Doctors urge vaccines for kids as Arizona's COVID-19 vaccination rate lags
More Arizona doctors are appealing to the public to get vaccinated and take other precautions to limit the spread of COVID-19.
“Only one sick person at a holiday gathering can make many others sick," said Dr. Kara Geren, an emergency room doctor from Scottsdale. "I have seen COVID-19 ravage families, leaving children without parents and grandparents, or putting children in the hospital for months. Getting adults and children vaccinated for COVID-19 is our best path out of this pandemic.”

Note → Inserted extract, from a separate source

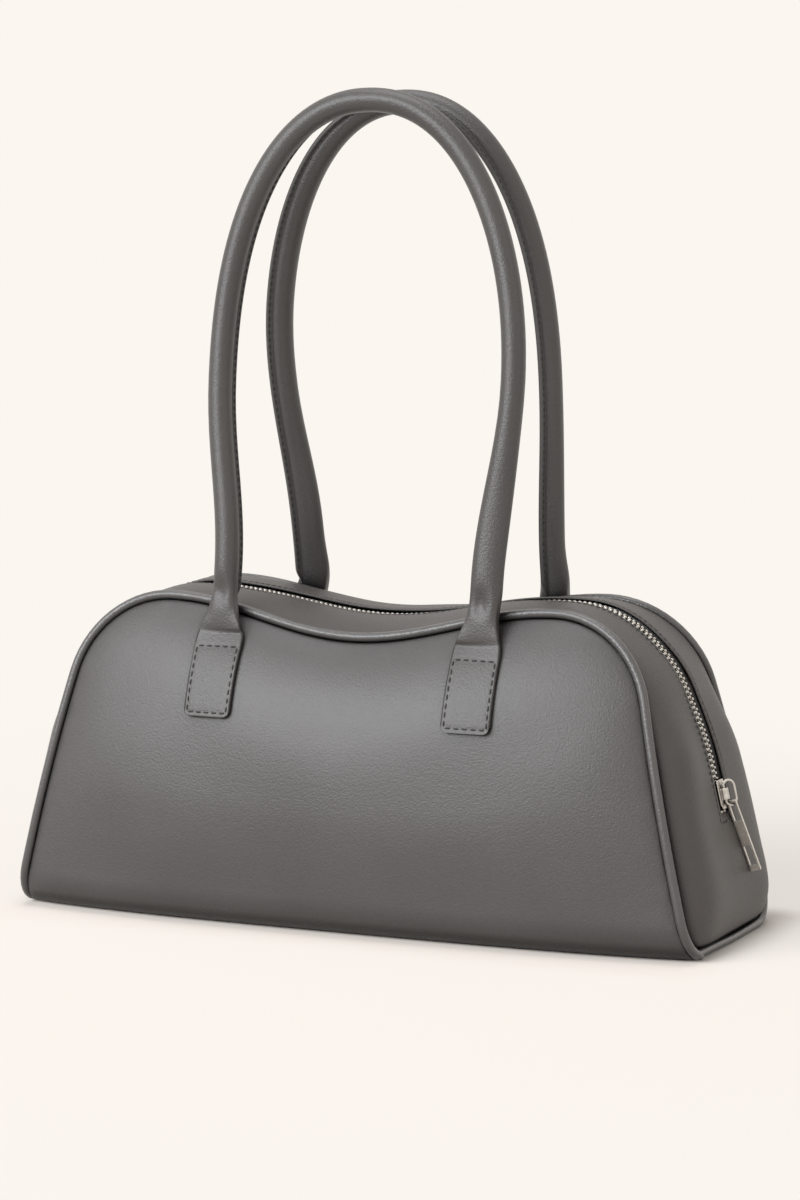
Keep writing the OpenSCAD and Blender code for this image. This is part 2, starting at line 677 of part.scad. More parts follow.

Geren, and other doctors with the group Committee to Protect Health Care, held a call with reporters Tuesday to urge more Arizonans to get vaccinated. Unvaccinated people are far more likely to need hospitalization and Arizona’s vaccination rate remains below the national average.
Arizona has recently been averaging nearly 4,000 COVID-19 infections per day at a time when the state's hospital ICU beds are already 94% full. Geren said, recently, she's seen patients waiting hours for emergency care as hospitals become increasingly crowded.
“Just yesterday during my shift in the emergency department, I cared for so many patients with COVID-19 that I lost count. Arizona hospitals are rapidly running out of capacity in this new COVID-19 surge," Geren said.
Geren said one of the best ways to improve the state's vaccination rate will be to get more children immunized, now that vaccines are available to children ages 5-to-11. Geren said the vaccines are safe for kids. She said she got her own 6-year-old daughter vaccinated as soon as the shots were available.